ANCA-associated vasculitis comprises a group of autoimmune diseases in which affected individuals make antibodies that attack their own cells – called neutrophils – causing inflammation in small- to medium sized blood vessels. This leads to subsequent organ damage, particularly in the airways, lungs and kidneys. Wegener’s granulomatosis and microscopic polyangitis are the most common forms of the disease, the former affecting 3 of every 100,000 people in the United States and accounting for approximately 1500 hospitalizations each year.

The current standard of care for these conditions is a cyclophosphamide-based regimen that has been used since the 1970s. Although this regimen has been successful in inducing remission in the majority of cases, its immunosuppressive nature puts patients at risk of serious infection and cancer. Furthermore, many patients experience relapses after the therapy is discontinued.

The current study, led by Dr. John Stone of Massachusetts General Hospital and Dr. Ulrich Specks of the Mayo Clinic aimed to establish whether rituximab, a manmade antibody currently approved for the treatment of non-hodgkins lymphoma and moderate-to-severe rheumatoid arthritis (marketed under the trade name ‘Rituxan’ by Genentech, Inc) could be just as effective.

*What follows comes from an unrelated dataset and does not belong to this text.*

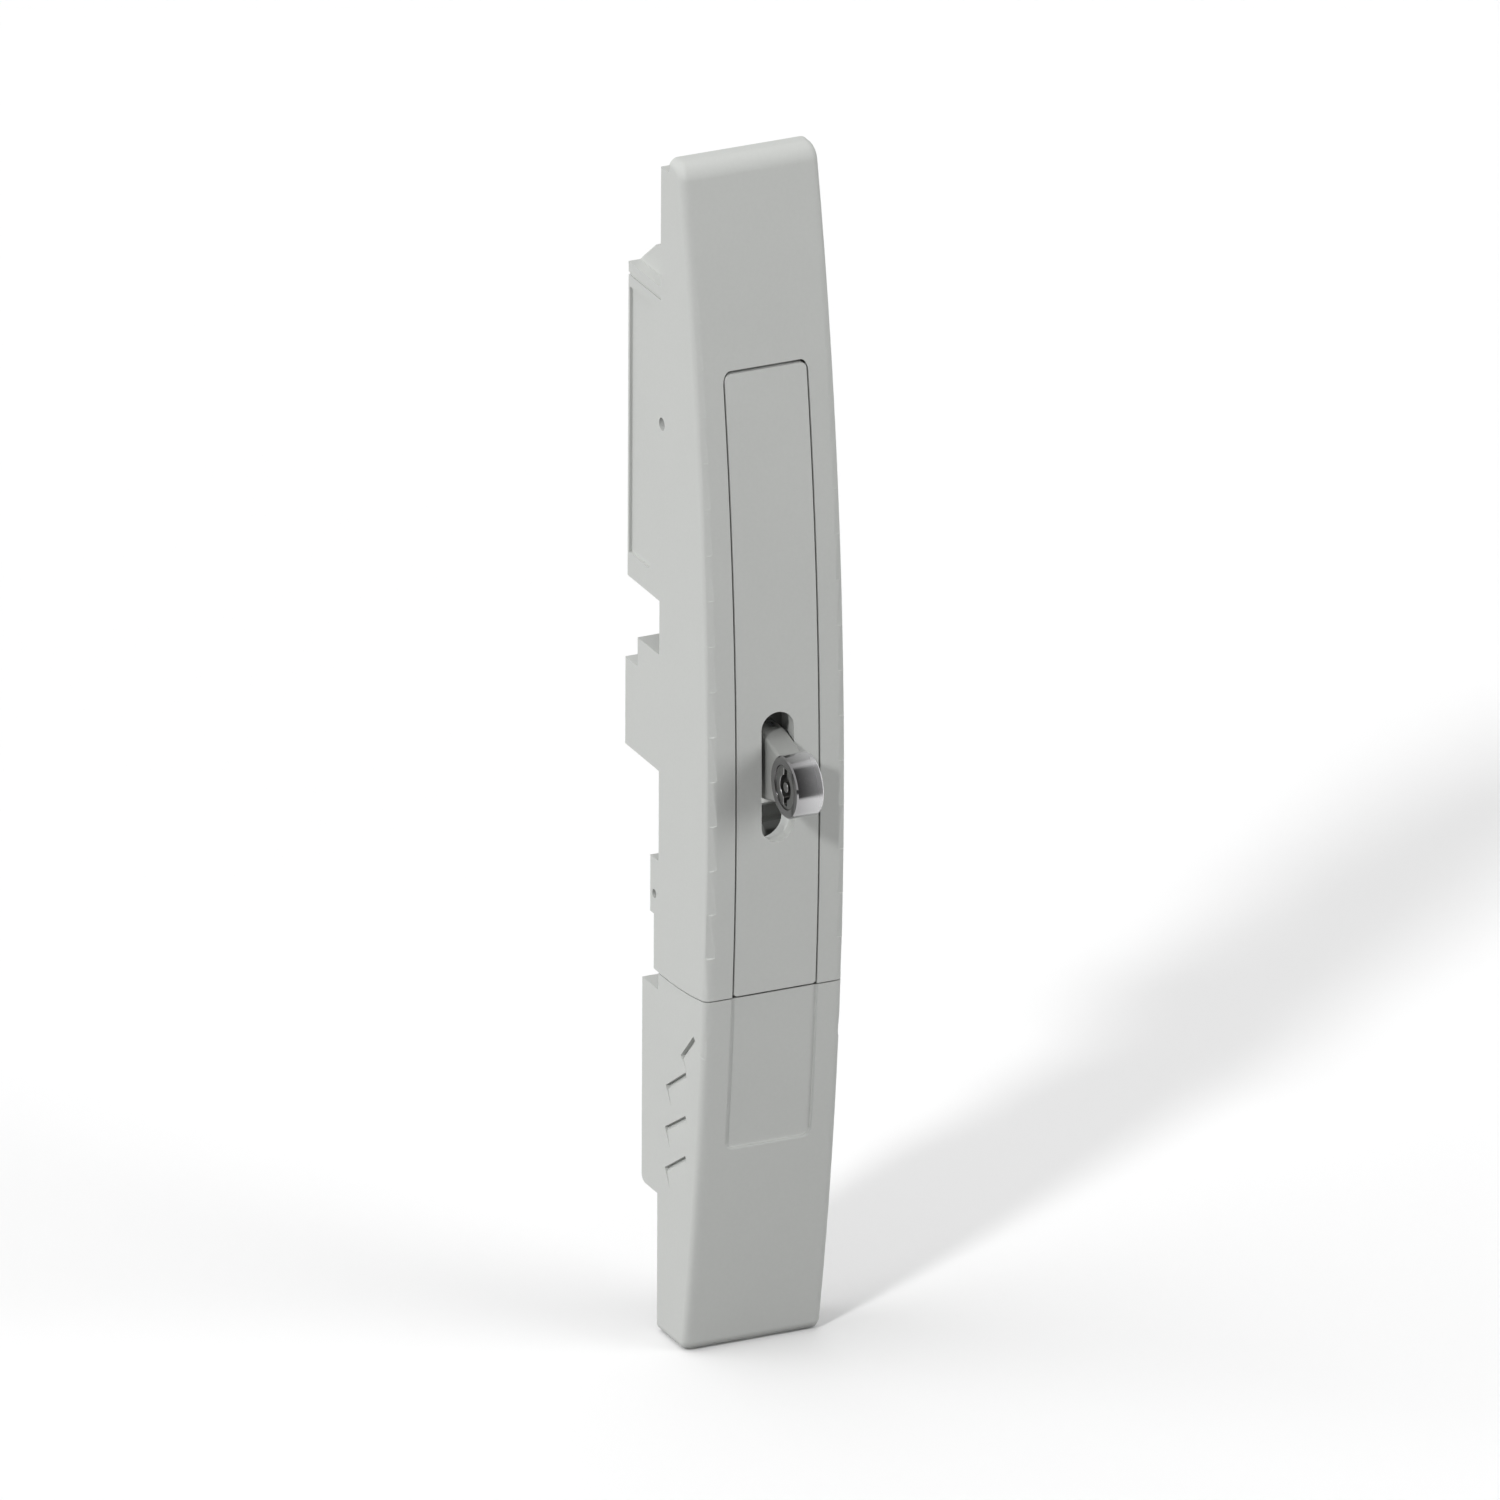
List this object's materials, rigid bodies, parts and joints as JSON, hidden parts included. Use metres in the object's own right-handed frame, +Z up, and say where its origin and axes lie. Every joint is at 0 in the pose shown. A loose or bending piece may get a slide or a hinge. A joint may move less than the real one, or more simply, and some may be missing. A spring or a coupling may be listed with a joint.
{
  "type": "cabinet locking handle",
  "caption": "Bowed vertical swing handle for a cabinet door with an inlaid panel, a slotted lock neck with a bright barrel and a toothed drive for a locking rod.",
  "frame": {"origin": "centre of the two fixing holes, in the door plane", "axes": "+Z up along the handle, the front faces -Y, and +Y points into the cabinet through the door plane"},
  "size_m": [0.036, 0.0684, 0.302],
  "materials": {
    "shell": "fine matt grain",
    "panel": "fine matt grain",
    "casting": "powder coated zinc casting",
    "neck": "satin grey coat",
    "steel": "zinc plated",
    "screw": "zinc plated",
    "bright": "polished",
    "core": "satin nickel",
    "bush": "plain bearing plastic",
    "rubber": "matt"
  },
  "bodies": {
    "frame": {"housing": "shell", "pivot_pin": "steel", "lock_body": "neck", "lock_cover": "neck", "lock_screws": "screw", "barrel": "bright", "stop_buffers": "rubber"},
    "lever": {"grip_shell": "shell", "inlay_panel": "panel", "lever_arm": "casting", "gear_segment": "steel", "gear_screws": "screw", "pivot_bush_left": "bush", "pivot_bush_right": "bush", "keeper_plate": "steel", "keeper_screws": "screw", "grip_screws": "screw"},
    "core": {"key_core": "core", "core_cam": "steel"},
    "bolt": {"latch_bolt": "steel"}
  },
  "joints": [
    {"name": "lever_swing", "type": "hinge", "parent": "frame", "child": "lever", "pos_m": [0, -0.001, 0.027], "axis": [-1, 0, 0], "range_deg": [0, 72]},
    {"name": "key_turn", "type": "hinge", "parent": "frame", "child": "core", "pos_m": [0, -0.039, -0.054], "axis": [1, 0, 0], "range_deg": [0, 90]},
    {"name": "bolt_slide", "type": "slide", "parent": "frame", "child": "bolt", "axis": [0, 0, 1], "range_m": [0, 0.00453]}
  ],
  "couplings": [
    {"joint": "key_turn", "follows": "bolt_slide", "rad_per_m": 346.7}
  ]
}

The ITN study concludes that rituximab is not inferior to standard therapy for ANCA-associated vasculitis. However, in patients with relapsing disease, who were previously treated with cyclophosphamide at the start of the study (as opposed to those newly diagnosed), 67 percent of those in the rituximab group had no disease activity were able to discontinue all steroid use after therapy, compared with only 42 percent in the cyclophosphamide group.

“Although the two therapy regimens were equally effective in reducing patients’ disease activity, our results indicate that rituximab is superior to cyclophosphamide in inducing remission for patients experiencing a disease flare,” comments Dr. Specks.

Coupled with the fact that participants in the rituximab group received intravenous therapy once a week for 1 month–compared with 3 to 6 months of daily cyclophosphamide therapy followed by daily AZA—the observation that rituximab offers similar benefits, if not greater, for patients with ANCA-associated vasculitis is a significant advance in treatment. Investigators also did not observe any major differences in the side effects in patients from the two treatment groups.

According to Drs. Stone and Specks, ITN investigators plan to follow the participants until 18 months post treatment to determine if patients who received rituximab will relapse and to evaluate the long-term safety of this regimen.

The study was conducted by the Immune Tolerance Network and was sponsored by the National Institute of Allergy and Infectious Diseases.